:: DATA EXTRACT ::

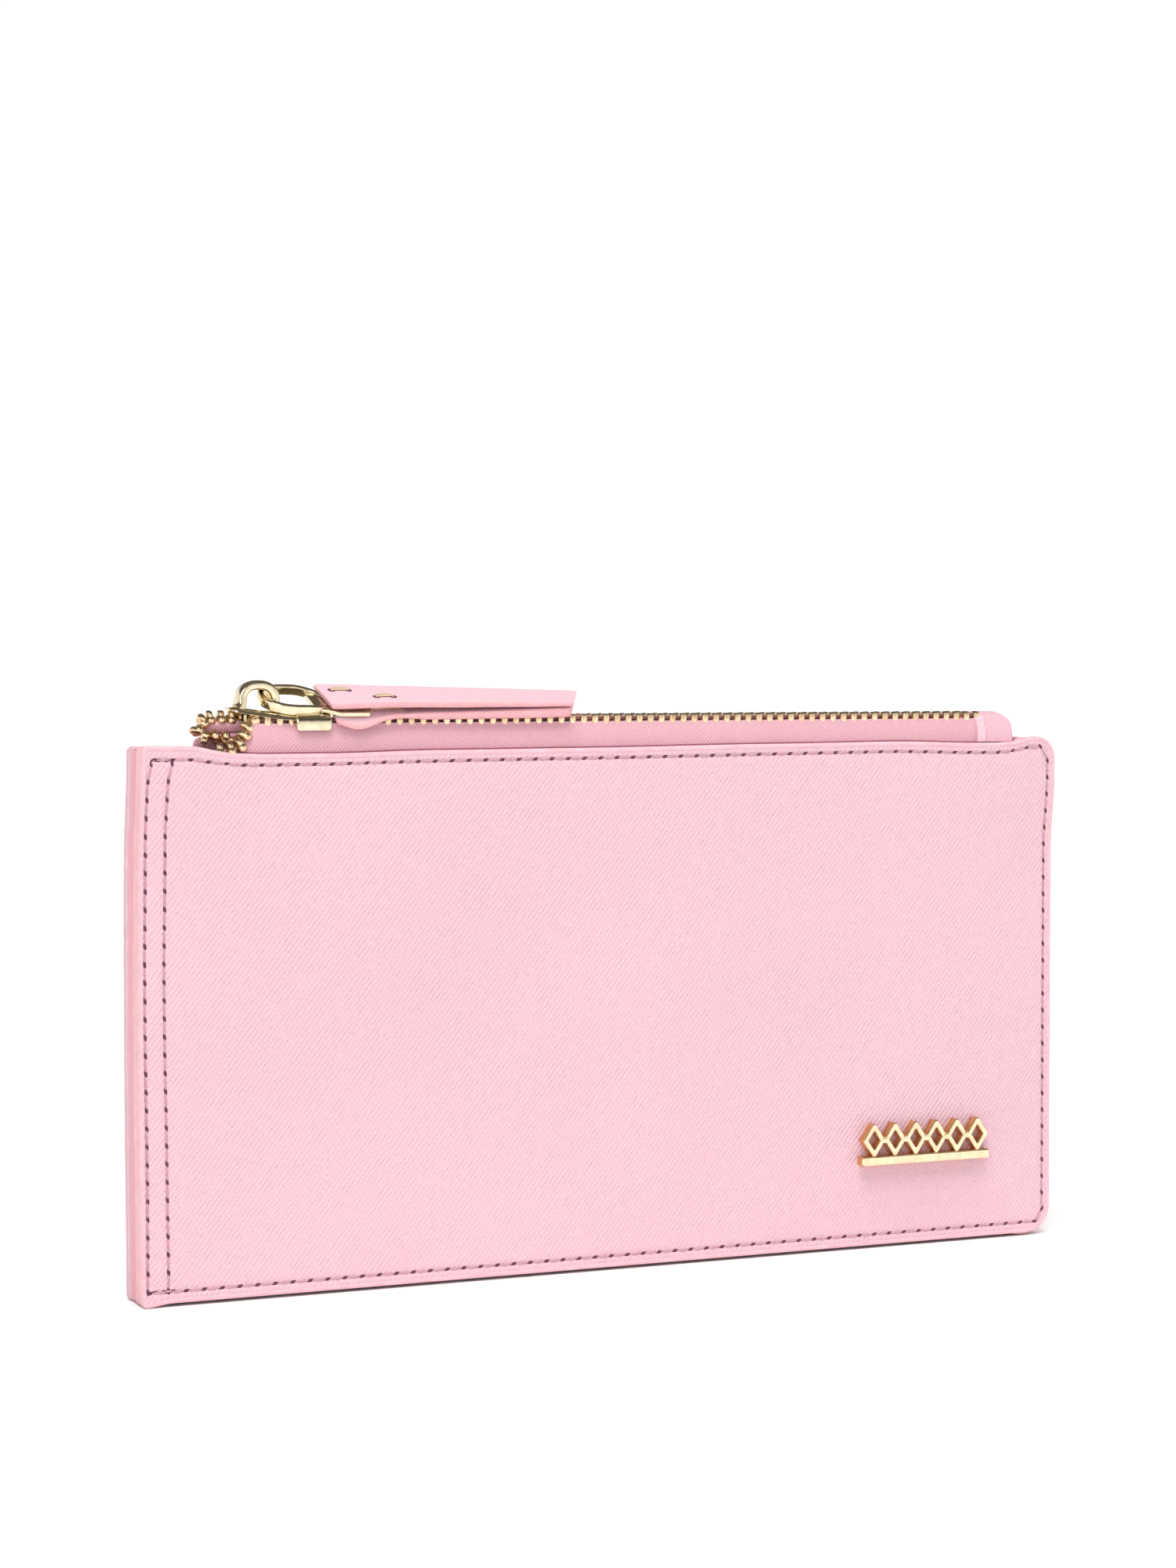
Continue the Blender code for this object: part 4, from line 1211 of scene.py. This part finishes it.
def make_camera():
    """The camera, low and a little to the left of the wallet."""
    yaw, down = radians(YAW), radians(PITCH_DOWN)
    forward = Vector((sin(yaw) * cos(down), cos(yaw) * cos(down), -sin(down)))
    data = bpy.data.cameras.new("camera")
    data.sensor_width = 36
    data.lens = LENS
    camera = put("camera", data, forward)
    camera.location = CAMERA * 0.001
    bpy.context.scene.camera = camera


def make_floor():
    """A plain pale floor."""
    mesh = bpy.data.meshes.new("floor")
    reach = 30.0
    corners = [(-reach, -reach, 0), (reach, -reach, 0), (reach, reach, 0), (-reach, reach, 0)]
    mesh.from_pydata(corners, [], [(0, 1, 2, 3)])
    look = Look("floor_paper", Specular_IOR_Level=0.1)
    paper = look.mix(look.noise(2.5, 3.0), (0.93, 0.93, 0.93), (0.91, 0.91, 0.91))
    mesh.materials.append(look.finish(paper, look.span(look.noise(1.5), 0.85, 0.95)))
    floor = put("floor", mesh)


def make_light():
    """Two soft suns, a soft panel at the front left, and a room that is white low down and dim above."""
    for name, energy, spread, aim in (
        ("key", 2.5, 35, (0.26, 0.38, -0.89)), ("fill", 1.5, 60, (-0.42, 0.16, -0.89)),
    ):
        sun = bpy.data.lights.new(name, "SUN")
        sun.energy = energy
        sun.angle = radians(spread)
        put(name, sun, Vector(aim)).visible_glossy = False
    panel = bpy.data.lights.new("front_panel_light", "AREA")
    panel.shape = "RECTANGLE"
    panel.size, panel.size_y = 0.9, 0.7
    panel.energy = 5.5
    place = Vector((-0.9, -1.2, 0.75))
    put("front_panel_light", panel, Vector((0, 0, 0.06)) - place).location = place
    world = bpy.data.worlds.new("studio")
    world.use_nodes = True
    sky = Nodes(world.node_tree)
    way = sky.node("ShaderNodeTexCoord").outputs["Generated"]
    ramp = sky.node("ShaderNodeValToRGB", i0=sky.node("ShaderNodeSeparateXYZ", i0=way).outputs["Z"])
    facing = sky.node("ShaderNodeVectorMath", {"operation": "DOT_PRODUCT"}, i0=way, i1=(-0.44, -0.90, 0.0))
    dimmed = sky.span(facing.outputs["Value"], 1.0, 0.4, 0.78, 0.97)
    shade = sky.node("ShaderNodeVectorMath", {"operation": "SCALE"}, i0=ramp.outputs[0], Scale=dimmed)
    stops = ramp.color_ramp.elements
    stops[0].position, stops[0].color = 0.24, (1, 1, 1, 1)
    stops[1].position, stops[1].color = 0.46, (0.06, 0.05, 0.04, 1)
    stops.new(0.85).color = (0.16, 0.14, 0.12, 1)
    background = sky.tree.nodes["Background"]
    background.inputs["Strength"].default_value = 1.08
    sky.tree.links.new(shade.outputs[0], background.inputs["Color"])
    bpy.context.scene.world = world
    bpy.context.scene.view_settings.view_transform = "Standard"


make_camera()
make_floor()
make_light()

wall_leather(-1, "front_leather", "front_panel")
wall_leather(1, "back_leather", "back_panel")
wall_stitches(-1, "front_stitching")
wall_stitches(1, "back_stitching")
wall_edge(-1, "front_edge_seal", PAINTED, 0.32)
wall_edge(1, "back_edge_seal", PAINTED_BACK_AND_CREASE_SHADE, 2.75)
make_gussets()
cloth_sheet("front_lining_cloth", "front_lining", 1.5)
cloth_sheet("back_lining_cloth", "back_lining", 1.5)
cloth_sheet("slip_pocket_cloth", "slip_pocket", 2.0)
finish_node("front_board", BOARD)
finish_node("back_board", BOARD)
finish_node("badge_washer", STEEL, 0.08)
finish_node("zip_stop", ZIP_METAL, 0.2)

make_tape(-1, "front_tape", "zip_tape_front", -79.8, 3.8)
make_tape(1, "back_tape", "zip_tape_back", -84.2, 4.0)
make_teeth(-1, "front_teeth", "zip_teeth_front", FRONT_END)
make_teeth(1, "back_teeth", "zip_teeth_back", BACK_END)
make_tape_ends()
make_tab()

make_slider()
make_crown()
make_link()
ply("strap_upper", "pull_strap_upper", UPPER_UNDER, UPPER_THICK, 12.4, 65.95, 0.0)
ply("strap_lower", "pull_strap_lower", LOWER_UNDER, LOWER_THICK, 13.6, 65.6, 1.85)
make_staples()
make_badge()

:::

Copy all of the data exactly.

→ **FULL OUTPUT**:
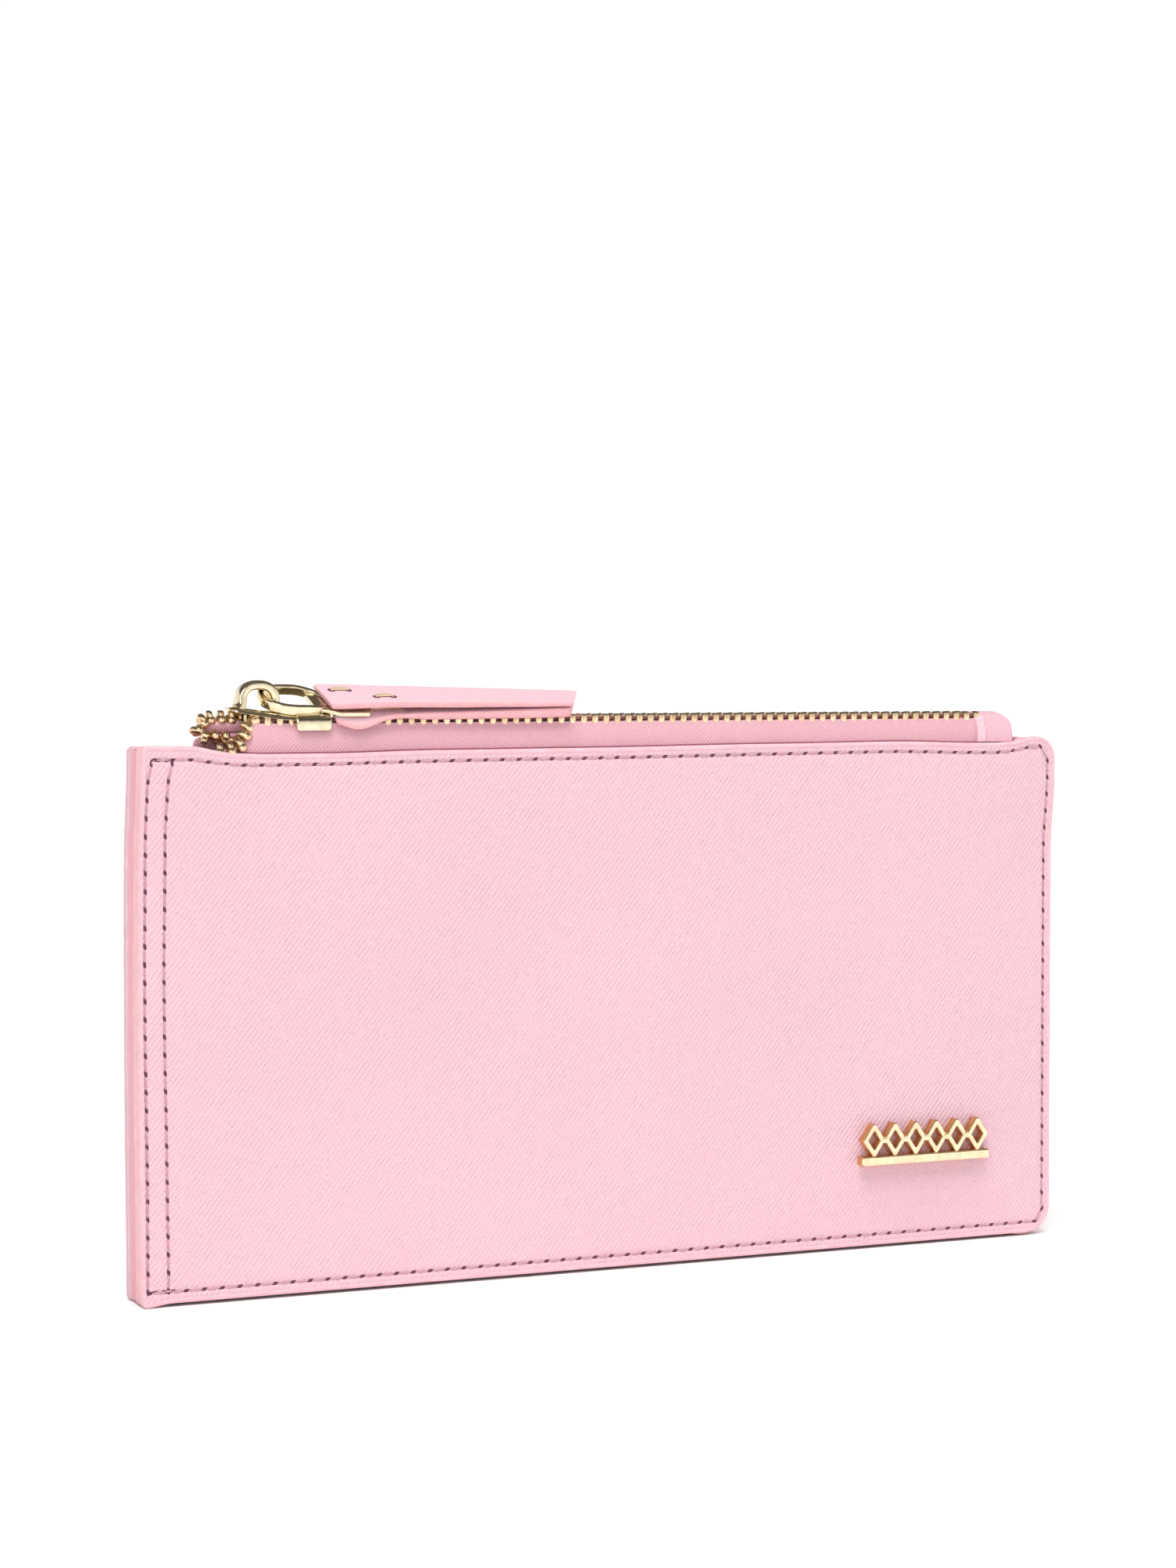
Continue the Blender code for this object: part 4, from line 1211 of scene.py. This part finishes it.
def make_camera():
    """The camera, low and a little to the left of the wallet."""
    yaw, down = radians(YAW), radians(PITCH_DOWN)
    forward = Vector((sin(yaw) * cos(down), cos(yaw) * cos(down), -sin(down)))
    data = bpy.data.cameras.new("camera")
    data.sensor_width = 36
    data.lens = LENS
    camera = put("camera", data, forward)
    camera.location = CAMERA * 0.001
    bpy.context.scene.camera = camera


def make_floor():
    """A plain pale floor."""
    mesh = bpy.data.meshes.new("floor")
    reach = 30.0
    corners = [(-reach, -reach, 0), (reach, -reach, 0), (reach, reach, 0), (-reach, reach, 0)]
    mesh.from_pydata(corners, [], [(0, 1, 2, 3)])
    look = Look("floor_paper", Specular_IOR_Level=0.1)
    paper = look.mix(look.noise(2.5, 3.0), (0.93, 0.93, 0.93), (0.91, 0.91, 0.91))
    mesh.materials.append(look.finish(paper, look.span(look.noise(1.5), 0.85, 0.95)))
    floor = put("floor", mesh)


def make_light():
    """Two soft suns, a soft panel at the front left, and a room that is white low down and dim above."""
    for name, energy, spread, aim in (
        ("key", 2.5, 35, (0.26, 0.38, -0.89)), ("fill", 1.5, 60, (-0.42, 0.16, -0.89)),
    ):
        sun = bpy.data.lights.new(name, "SUN")
        sun.energy = energy
        sun.angle = radians(spread)
        put(name, sun, Vector(aim)).visible_glossy = False
    panel = bpy.data.lights.new("front_panel_light", "AREA")
    panel.shape = "RECTANGLE"
    panel.size, panel.size_y = 0.9, 0.7
    panel.energy = 5.5
    place = Vector((-0.9, -1.2, 0.75))
    put("front_panel_light", panel, Vector((0, 0, 0.06)) - place).location = place
    world = bpy.data.worlds.new("studio")
    world.use_nodes = True
    sky = Nodes(world.node_tree)
    way = sky.node("ShaderNodeTexCoord").outputs["Generated"]
    ramp = sky.node("ShaderNodeValToRGB", i0=sky.node("ShaderNodeSeparateXYZ", i0=way).outputs["Z"])
    facing = sky.node("ShaderNodeVectorMath", {"operation": "DOT_PRODUCT"}, i0=way, i1=(-0.44, -0.90, 0.0))
    dimmed = sky.span(facing.outputs["Value"], 1.0, 0.4, 0.78, 0.97)
    shade = sky.node("ShaderNodeVectorMath", {"operation": "SCALE"}, i0=ramp.outputs[0], Scale=dimmed)
    stops = ramp.color_ramp.elements
    stops[0].position, stops[0].color = 0.24, (1, 1, 1, 1)
    stops[1].position, stops[1].color = 0.46, (0.06, 0.05, 0.04, 1)
    stops.new(0.85).color = (0.16, 0.14, 0.12, 1)
    background = sky.tree.nodes["Background"]
    background.inputs["Strength"].default_value = 1.08
    sky.tree.links.new(shade.outputs[0], background.inputs["Color"])
    bpy.context.scene.world = world
    bpy.context.scene.view_settings.view_transform = "Standard"


make_camera()
make_floor()
make_light()

wall_leather(-1, "front_leather", "front_panel")
wall_leather(1, "back_leather", "back_panel")
wall_stitches(-1, "front_stitching")
wall_stitches(1, "back_stitching")
wall_edge(-1, "front_edge_seal", PAINTED, 0.32)
wall_edge(1, "back_edge_seal", PAINTED_BACK_AND_CREASE_SHADE, 2.75)
make_gussets()
cloth_sheet("front_lining_cloth", "front_lining", 1.5)
cloth_sheet("back_lining_cloth", "back_lining", 1.5)
cloth_sheet("slip_pocket_cloth", "slip_pocket", 2.0)
finish_node("front_board", BOARD)
finish_node("back_board", BOARD)
finish_node("badge_washer", STEEL, 0.08)
finish_node("zip_stop", ZIP_METAL, 0.2)

make_tape(-1, "front_tape", "zip_tape_front", -79.8, 3.8)
make_tape(1, "back_tape", "zip_tape_back", -84.2, 4.0)
make_teeth(-1, "front_teeth", "zip_teeth_front", FRONT_END)
make_teeth(1, "back_teeth", "zip_teeth_back", BACK_END)
make_tape_ends()
make_tab()

make_slider()
make_crown()
make_link()
ply("strap_upper", "pull_strap_upper", UPPER_UNDER, UPPER_THICK, 12.4, 65.95, 0.0)
ply("strap_lower", "pull_strap_lower", LOWER_UNDER, LOWER_THICK, 13.6, 65.6, 1.85)
make_staples()
make_badge()